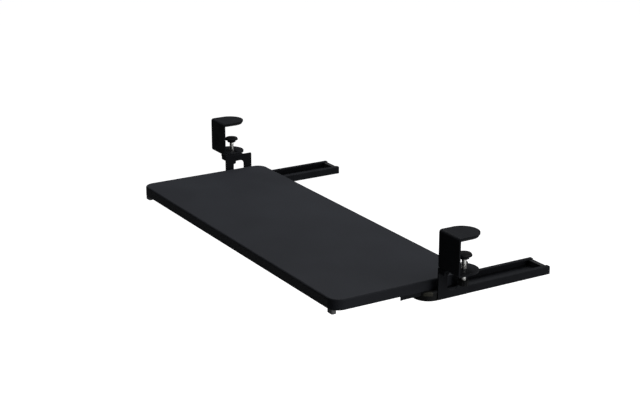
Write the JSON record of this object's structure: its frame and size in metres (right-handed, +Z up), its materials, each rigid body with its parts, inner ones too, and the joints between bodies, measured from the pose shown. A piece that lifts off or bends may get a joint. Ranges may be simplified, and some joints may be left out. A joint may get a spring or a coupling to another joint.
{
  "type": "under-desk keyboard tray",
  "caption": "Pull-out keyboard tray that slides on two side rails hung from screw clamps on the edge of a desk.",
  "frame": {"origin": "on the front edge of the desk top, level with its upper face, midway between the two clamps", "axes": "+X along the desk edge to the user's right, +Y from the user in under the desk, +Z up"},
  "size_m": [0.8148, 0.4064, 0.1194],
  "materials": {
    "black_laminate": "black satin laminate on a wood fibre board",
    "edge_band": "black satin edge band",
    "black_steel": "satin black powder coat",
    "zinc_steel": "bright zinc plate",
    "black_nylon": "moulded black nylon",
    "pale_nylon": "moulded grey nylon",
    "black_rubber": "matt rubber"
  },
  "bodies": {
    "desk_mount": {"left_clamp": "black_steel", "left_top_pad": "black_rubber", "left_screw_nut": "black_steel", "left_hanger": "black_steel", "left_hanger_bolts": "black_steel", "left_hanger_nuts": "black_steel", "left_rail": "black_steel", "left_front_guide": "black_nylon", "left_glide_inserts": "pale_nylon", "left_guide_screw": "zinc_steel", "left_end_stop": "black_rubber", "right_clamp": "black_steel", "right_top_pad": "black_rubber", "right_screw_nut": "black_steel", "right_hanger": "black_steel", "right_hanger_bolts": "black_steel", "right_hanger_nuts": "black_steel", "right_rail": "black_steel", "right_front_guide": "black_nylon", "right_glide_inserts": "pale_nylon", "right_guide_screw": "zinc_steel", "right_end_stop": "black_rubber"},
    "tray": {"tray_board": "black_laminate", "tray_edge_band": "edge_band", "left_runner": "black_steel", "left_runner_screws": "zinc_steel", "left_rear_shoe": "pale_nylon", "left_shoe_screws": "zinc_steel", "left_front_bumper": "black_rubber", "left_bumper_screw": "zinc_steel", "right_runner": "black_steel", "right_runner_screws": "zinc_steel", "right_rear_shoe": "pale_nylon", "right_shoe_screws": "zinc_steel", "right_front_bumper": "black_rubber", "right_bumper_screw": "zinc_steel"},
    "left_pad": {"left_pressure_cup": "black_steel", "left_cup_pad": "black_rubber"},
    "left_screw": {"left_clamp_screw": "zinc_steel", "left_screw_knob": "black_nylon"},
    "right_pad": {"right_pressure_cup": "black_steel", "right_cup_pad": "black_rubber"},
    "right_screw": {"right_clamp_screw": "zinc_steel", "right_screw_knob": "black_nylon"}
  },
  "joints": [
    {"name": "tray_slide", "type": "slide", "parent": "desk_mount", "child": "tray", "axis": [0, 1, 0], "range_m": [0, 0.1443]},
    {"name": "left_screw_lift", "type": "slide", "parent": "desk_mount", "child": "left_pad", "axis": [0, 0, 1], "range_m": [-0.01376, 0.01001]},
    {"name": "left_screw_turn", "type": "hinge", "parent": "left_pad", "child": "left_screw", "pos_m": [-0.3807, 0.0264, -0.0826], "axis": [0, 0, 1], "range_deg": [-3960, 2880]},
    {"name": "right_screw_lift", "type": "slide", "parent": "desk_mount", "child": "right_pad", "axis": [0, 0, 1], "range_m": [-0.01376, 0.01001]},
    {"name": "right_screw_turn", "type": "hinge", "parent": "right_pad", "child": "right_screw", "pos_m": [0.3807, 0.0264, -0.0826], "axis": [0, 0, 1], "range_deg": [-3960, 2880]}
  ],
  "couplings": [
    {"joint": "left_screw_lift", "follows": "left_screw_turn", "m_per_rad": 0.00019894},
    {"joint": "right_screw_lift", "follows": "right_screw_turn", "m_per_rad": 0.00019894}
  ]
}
____
# [WHAT TO DO]
Quote the data above in full, changing nothing.

# [CORRECT RESULT]
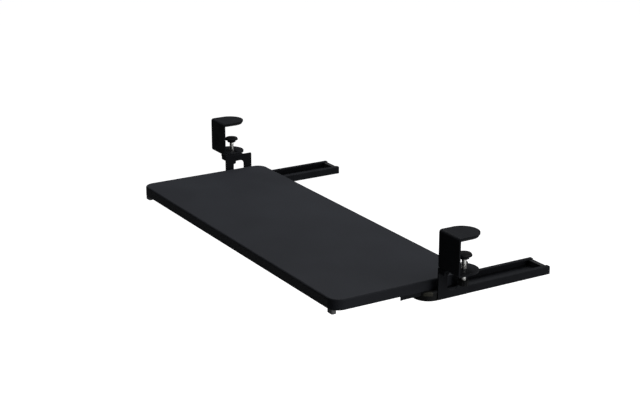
Write the JSON record of this object's structure: its frame and size in metres (right-handed, +Z up), its materials, each rigid body with its parts, inner ones too, and the joints between bodies, measured from the pose shown. A piece that lifts off or bends may get a joint. Ranges may be simplified, and some joints may be left out. A joint may get a spring or a coupling to another joint.
{
  "type": "under-desk keyboard tray",
  "caption": "Pull-out keyboard tray that slides on two side rails hung from screw clamps on the edge of a desk.",
  "frame": {"origin": "on the front edge of the desk top, level with its upper face, midway between the two clamps", "axes": "+X along the desk edge to the user's right, +Y from the user in under the desk, +Z up"},
  "size_m": [0.8148, 0.4064, 0.1194],
  "materials": {
    "black_laminate": "black satin laminate on a wood fibre board",
    "edge_band": "black satin edge band",
    "black_steel": "satin black powder coat",
    "zinc_steel": "bright zinc plate",
    "black_nylon": "moulded black nylon",
    "pale_nylon": "moulded grey nylon",
    "black_rubber": "matt rubber"
  },
  "bodies": {
    "desk_mount": {"left_clamp": "black_steel", "left_top_pad": "black_rubber", "left_screw_nut": "black_steel", "left_hanger": "black_steel", "left_hanger_bolts": "black_steel", "left_hanger_nuts": "black_steel", "left_rail": "black_steel", "left_front_guide": "black_nylon", "left_glide_inserts": "pale_nylon", "left_guide_screw": "zinc_steel", "left_end_stop": "black_rubber", "right_clamp": "black_steel", "right_top_pad": "black_rubber", "right_screw_nut": "black_steel", "right_hanger": "black_steel", "right_hanger_bolts": "black_steel", "right_hanger_nuts": "black_steel", "right_rail": "black_steel", "right_front_guide": "black_nylon", "right_glide_inserts": "pale_nylon", "right_guide_screw": "zinc_steel", "right_end_stop": "black_rubber"},
    "tray": {"tray_board": "black_laminate", "tray_edge_band": "edge_band", "left_runner": "black_steel", "left_runner_screws": "zinc_steel", "left_rear_shoe": "pale_nylon", "left_shoe_screws": "zinc_steel", "left_front_bumper": "black_rubber", "left_bumper_screw": "zinc_steel", "right_runner": "black_steel", "right_runner_screws": "zinc_steel", "right_rear_shoe": "pale_nylon", "right_shoe_screws": "zinc_steel", "right_front_bumper": "black_rubber", "right_bumper_screw": "zinc_steel"},
    "left_pad": {"left_pressure_cup": "black_steel", "left_cup_pad": "black_rubber"},
    "left_screw": {"left_clamp_screw": "zinc_steel", "left_screw_knob": "black_nylon"},
    "right_pad": {"right_pressure_cup": "black_steel", "right_cup_pad": "black_rubber"},
    "right_screw": {"right_clamp_screw": "zinc_steel", "right_screw_knob": "black_nylon"}
  },
  "joints": [
    {"name": "tray_slide", "type": "slide", "parent": "desk_mount", "child": "tray", "axis": [0, 1, 0], "range_m": [0, 0.1443]},
    {"name": "left_screw_lift", "type": "slide", "parent": "desk_mount", "child": "left_pad", "axis": [0, 0, 1], "range_m": [-0.01376, 0.01001]},
    {"name": "left_screw_turn", "type": "hinge", "parent": "left_pad", "child": "left_screw", "pos_m": [-0.3807, 0.0264, -0.0826], "axis": [0, 0, 1], "range_deg": [-3960, 2880]},
    {"name": "right_screw_lift", "type": "slide", "parent": "desk_mount", "child": "right_pad", "axis": [0, 0, 1], "range_m": [-0.01376, 0.01001]},
    {"name": "right_screw_turn", "type": "hinge", "parent": "right_pad", "child": "right_screw", "pos_m": [0.3807, 0.0264, -0.0826], "axis": [0, 0, 1], "range_deg": [-3960, 2880]}
  ],
  "couplings": [
    {"joint": "left_screw_lift", "follows": "left_screw_turn", "m_per_rad": 0.00019894},
    {"joint": "right_screw_lift", "follows": "right_screw_turn", "m_per_rad": 0.00019894}
  ]
}